Propos recueillis par Stéphane Mandard
À la suite des accusations de dopage portées par le coureur cycliste espagnol Jesus Manzano à l'encontre de son ancienne équipe, Kelme (Le Monde du 26 mars), le Conseil supérieur des sports (CSD) - qui dépend du ministère espagnol de l'éducation, de la culture et du sport - a créé une commission d'enquête ad hoc. Son président, Guillermo Jimenez, qui préside également la commission nationale antidopage, a longuement auditionné le coureur, lundi 29 mars.
Quel bilan tirez-vous de l'audition de Jesus Manzano ?
La rencontre de lundi était un premier contact. Jesus Manzano a confirmé devant les membres de la commission tout ce qu'il avait dit dans le quotidien sportif espagnol AS. De surcroît, il nous a indiqué l'identité des personnes qu'il accuse de l'avoir dopé. Certains noms correspondent à des individus que nous avions déjà en ligne de mire. Son témoignage est un pas très important dans la lutte antidopage, car il vient appuyer des suspicions que nous avions à l'encontre de certaines personnes contre lesquelles nous n'avions, cependant, pas de preuves.
Comment vont se poursuivre les travaux de la commission ?
Nous voulons travailler pas à pas, pour que rien ne nous échappe. Jesus Manzano s'est proposé pour collaborer avec nous. Son témoignage est particulièrement précieux dans la mesure où, pour la première fois, un coureur en activité accepte de raconter comment fonctionne le dopage. Nous allons maintenant lui remettre un formulaire avec une série de questions plus ou moins techniques sur le type de manipulations qu'il a subies et sur les personnes qu'il a citées. Il doit également nous remettre divers documents. Une fois toutes ces données recueillies, nous auditionnerons d'autres sportifs, des managers, des médecins et toutes ces personnes qui gravitent autour du monde du sport. Car les personnes citées par Manzano n'interviennent pas seulement dans le cyclisme, mais aussi dans d'autres sports. Par ailleurs, notre enquête pourrait également concerner des personnes qui ne sont pas de nationalité espagnole.
À l'aune de cette première audition, les accusations de Jesus Manzano vous semblent donc fondées ?

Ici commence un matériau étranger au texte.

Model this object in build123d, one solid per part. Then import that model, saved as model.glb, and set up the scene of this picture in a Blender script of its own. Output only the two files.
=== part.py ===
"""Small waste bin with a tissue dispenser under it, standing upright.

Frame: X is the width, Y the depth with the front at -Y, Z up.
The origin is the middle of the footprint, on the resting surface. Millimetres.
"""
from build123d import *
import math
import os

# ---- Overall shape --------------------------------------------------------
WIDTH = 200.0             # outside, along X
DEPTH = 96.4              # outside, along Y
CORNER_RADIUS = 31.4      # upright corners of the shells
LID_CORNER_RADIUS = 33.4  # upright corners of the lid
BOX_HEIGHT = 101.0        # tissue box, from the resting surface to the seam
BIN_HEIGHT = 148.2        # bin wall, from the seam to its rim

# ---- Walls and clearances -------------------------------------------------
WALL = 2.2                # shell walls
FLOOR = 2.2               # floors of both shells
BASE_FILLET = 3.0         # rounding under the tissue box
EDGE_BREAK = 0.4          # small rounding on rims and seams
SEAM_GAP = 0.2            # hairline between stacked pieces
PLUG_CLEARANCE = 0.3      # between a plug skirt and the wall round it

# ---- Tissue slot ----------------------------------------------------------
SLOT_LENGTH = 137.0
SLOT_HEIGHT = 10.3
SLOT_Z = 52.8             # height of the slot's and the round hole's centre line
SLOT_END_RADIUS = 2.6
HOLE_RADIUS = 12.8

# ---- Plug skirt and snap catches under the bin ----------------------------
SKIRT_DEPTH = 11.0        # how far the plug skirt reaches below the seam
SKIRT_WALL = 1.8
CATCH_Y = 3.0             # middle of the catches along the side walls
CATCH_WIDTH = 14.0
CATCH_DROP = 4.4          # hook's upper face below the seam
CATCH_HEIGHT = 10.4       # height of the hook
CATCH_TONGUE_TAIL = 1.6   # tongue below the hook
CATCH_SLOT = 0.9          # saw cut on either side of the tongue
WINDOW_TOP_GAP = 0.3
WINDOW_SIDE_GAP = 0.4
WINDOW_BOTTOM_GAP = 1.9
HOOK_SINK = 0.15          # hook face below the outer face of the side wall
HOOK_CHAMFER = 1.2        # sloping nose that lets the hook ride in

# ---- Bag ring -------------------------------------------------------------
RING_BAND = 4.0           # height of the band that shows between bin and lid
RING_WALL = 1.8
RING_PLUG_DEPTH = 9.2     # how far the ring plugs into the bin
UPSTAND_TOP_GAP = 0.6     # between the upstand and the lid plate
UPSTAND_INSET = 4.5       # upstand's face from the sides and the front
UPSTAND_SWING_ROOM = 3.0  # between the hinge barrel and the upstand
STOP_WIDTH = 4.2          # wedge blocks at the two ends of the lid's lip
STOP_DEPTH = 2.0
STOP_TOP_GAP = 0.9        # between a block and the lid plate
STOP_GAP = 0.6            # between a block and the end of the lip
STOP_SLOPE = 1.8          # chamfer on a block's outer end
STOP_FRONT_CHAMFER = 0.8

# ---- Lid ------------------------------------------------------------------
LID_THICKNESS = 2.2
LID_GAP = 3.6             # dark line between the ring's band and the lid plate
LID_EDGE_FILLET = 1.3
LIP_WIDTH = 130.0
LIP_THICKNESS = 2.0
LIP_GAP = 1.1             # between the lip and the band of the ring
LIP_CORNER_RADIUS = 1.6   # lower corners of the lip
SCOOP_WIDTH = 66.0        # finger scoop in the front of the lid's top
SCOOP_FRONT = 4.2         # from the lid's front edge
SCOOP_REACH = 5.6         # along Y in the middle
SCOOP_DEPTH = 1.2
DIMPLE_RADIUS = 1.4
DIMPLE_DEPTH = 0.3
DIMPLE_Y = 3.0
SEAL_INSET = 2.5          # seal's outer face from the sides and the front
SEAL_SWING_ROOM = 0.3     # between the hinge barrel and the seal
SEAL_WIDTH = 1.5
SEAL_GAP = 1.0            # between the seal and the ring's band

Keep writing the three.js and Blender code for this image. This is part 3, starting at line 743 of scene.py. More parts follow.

Le témoignage de Jesus Manzano conforte l'opinion que je me suis forgée depuis quatre années que je lutte contre le dopage. A savoir que les sportifs de haut niveau ne se dopent pas seuls, mais qu'il y a toute une structure mafieuse autour d'eux, composée de personnes qui cherchent à s'enrichir sur leur dos. C'est contre cette mafia qu'il faut se battre.
De quels moyens la commission que vous présidez dispose-t-elle pour enquêter ?
Tout d'abord, nous avons un pouvoir moral. La commission a un pouvoir de sanction à l'encontre des individus qui sont licenciés auprès d'une fédération sportive.
Mais ces médecins-préparateurs qui gravitent autour des coureurs, pour ne citer qu'eux, ne sont pas affiliés au mouvement sportif...
Parmi les personnes incriminées par Jesus Manzano, certaines ont des liens théoriques avec les organisations sportives. Nous pouvons donc prendre des mesures à leur encontre. On ne peut pas laisser certains individus faire courir des risques à la santé des sportifs. Jesus Manzano a reconnu s'être dopé. Et de façon considérable. Aussi son état de santé est-il notre première préoccupation : dans les prochains jours, nous pratiquerons sur lui un bilan médical. Si nous parvenons à établir qu'il y a eu des actions délictueuses, notamment par rapport à sa santé, nous saisirons le parquet général.
La justice et la police espagnoles semblent pourtant rechigner à enquêter sur le dopage ?
Je ne crois pas qu'il y ait moins d'enquêtes en Espagne. Par contre, en France, vous avez un avantage : les médias sont beaucoup plus réceptifs aux affaires de dopage. Ici, si une affaire touche un sportif espagnol, certains médias, par chauvinisme, auront tendance à le défendre.
Conséquence de la défaite du Parti populaire aux élections législatives, vous allez céder votre place à la tête du CSD. Ne craignez-vous pas que cette transition n'entrave la bonne marche de l'enquête ?
Je devrais rester en fonction encore un mois. Jusqu'à l'ultime moment, nous travaillerons pour faire avancer cette enquête. Et je serai à la disposition de mon successeur pour que l'enquête puisse se poursuivre dans les meilleures conditions.